View from the ridge at ancient Eleutherna, Crete

(Len Williams)

This crop seemed to constitute a large part of what we ate for lunch: typical Cretan cuisine comprising crispy and chewy courgette fritters, an aubergine moussaka, and a Cretan salad formed of creamy feta cheese, barley rusks, tomatoes, olives and cucumber drenched with olive oil and red wine vinegar. We then mooched around Margarites, known for its pottery shops, and were momentarily tempted by some very beautiful but expensive plates.

Back on the road, we turned around and headed south and inland to the Amari Valley proper. This fertile valley is nestled in the foothills of Mount Kedros and Mount Ida (Crete’s highest peak). On the day we visited, a thick bank of cloud rolled moodily down one of the valley’s steep walls. Small farms dotted the landscape, surrounded by olive groves, orchards, patches of brush and pine.

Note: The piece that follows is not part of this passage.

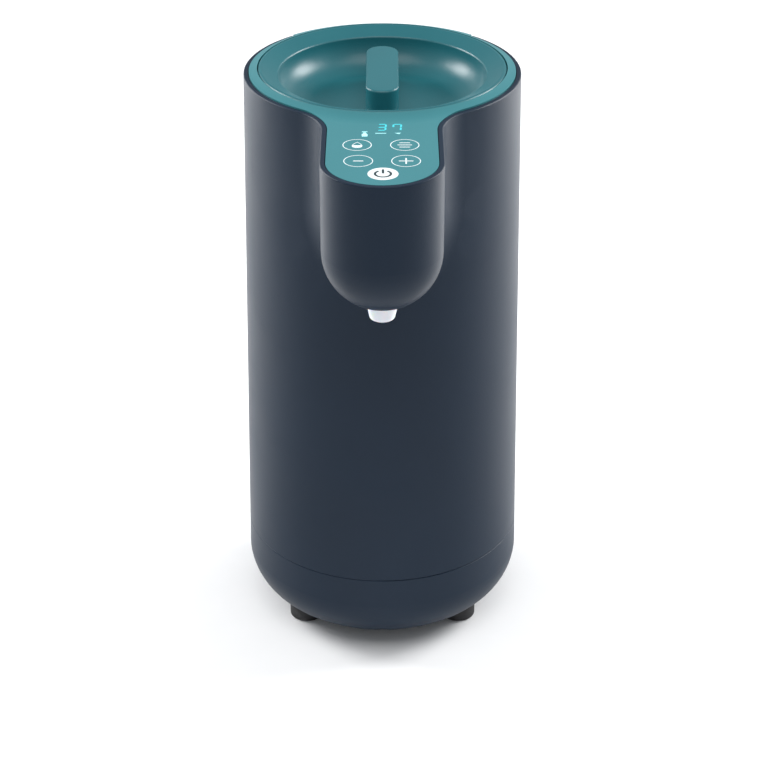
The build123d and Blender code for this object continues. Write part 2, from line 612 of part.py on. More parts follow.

View across the Amari Valley, Crete

(Len Williams)

Just like the Arkadi Monastery, this lush valley had also been a site of persecution and rebellion. During WWII, the Nazis occupied Crete, but encountered determined resistance, with the valley and its surrounding mountains and gorges an ideal hideout for guerrillas.

On 22 August 1944, Nazi soldiers conducted a massacre against the residents of nine villages in the valley suspected of helping the resistance. In total, 164 male civilians were executed, while the remaining men, women and children were taken prisoner. The villages were looted and many homes dynamited, while the villagers’ crops were destroyed.

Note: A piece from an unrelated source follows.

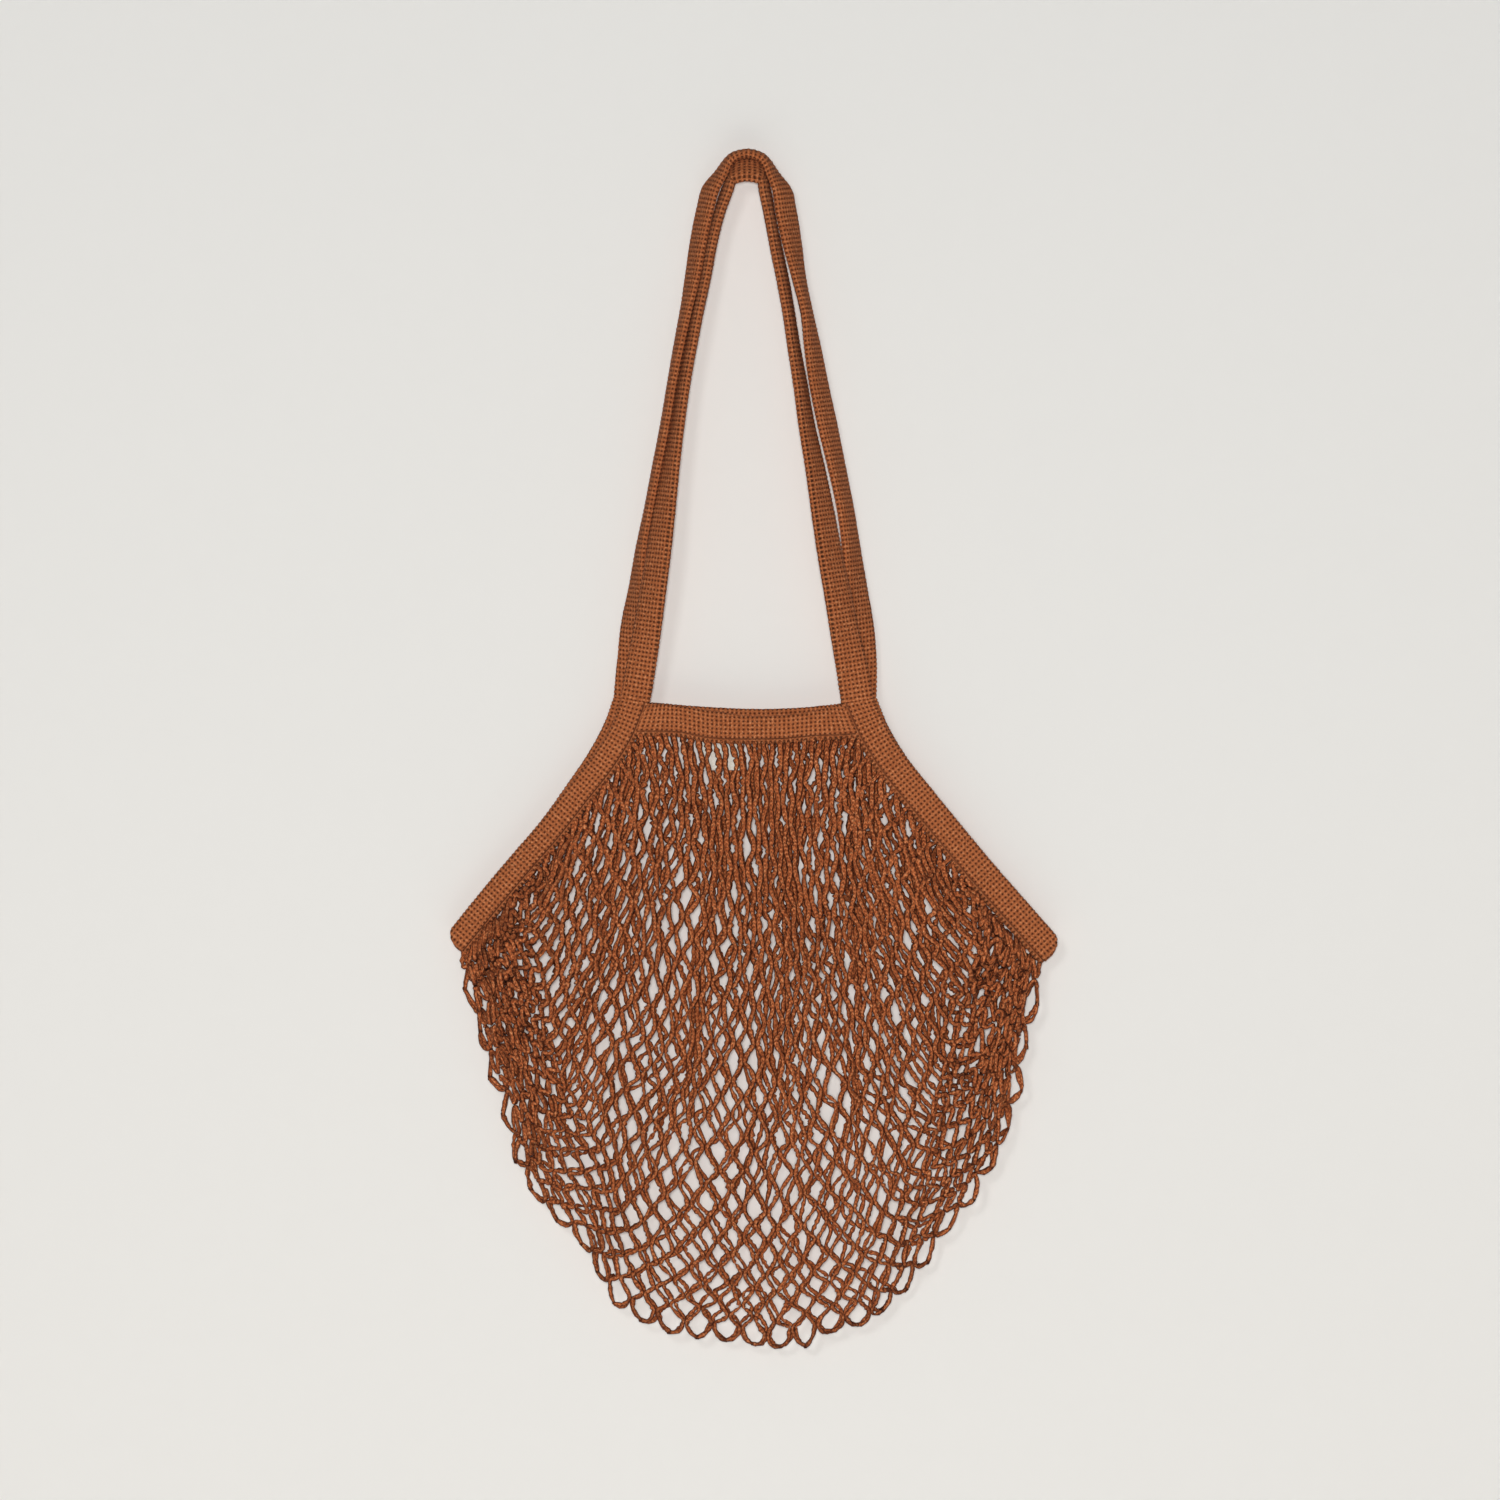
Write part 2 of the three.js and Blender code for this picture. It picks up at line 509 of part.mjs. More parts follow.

This atrocity is known as the Holocaust of Kedros, but it’s still not clear exactly why the villages were singled out. Historians hypothesise that it was an act of pre-emptive terror. As the war’s end approached, the beleaguered Nazis were withdrawing to Chania on the coast and perhaps wished to cover their flanks.

Abandoned church at ancient Eleutherna, Crete

(Len Williams)

After exploring the valley, we turned around and drove north along winding roads back to the coast. This enjoyable drive provided views of rolling hills, ravines, reservoirs and remote villages, before the sea eventually opens up below.

Visitors justifiably congregate on Crete’s stunning coast for the traditional combo of sun, sea and sand. But its heartlands offer an intriguing, rewarding excursion, giving a different perspective on the island’s landscapes, history and indomitable spirit.

Travel essentials

Getting there

Trying to fly less?

Take the Eurostar to Paris, then change to the TGV from Paris to Milan. From there, Trenitalia will take you to Brindisi. You can get a night ferry to Greece’s west coast, followed by buses to Athens and another ferry to Crete.

Fine with flying?

Ryanair, Wizz Air and easyJet all fly daily from major UK airports to Chania and Heraklion.

Staying there

Set in the heart of Rethymno’s old town, Pepi Boutique Hotel puts you in easy striking distance of the city’s beaches, restaurants and bars. Adults-only, and with plenty of character (it’s retrofitted onto what was once one of Europe’s oldest public primary schools), the hotel stocks an extensive cellar of Cretan wines. When you’re not out and about, while away the time by the pool or enjoy garden views from any of the high-ceilinged rooms and apartments.

More information

We hired a car through Budget in Rethymno, costing £20 per day.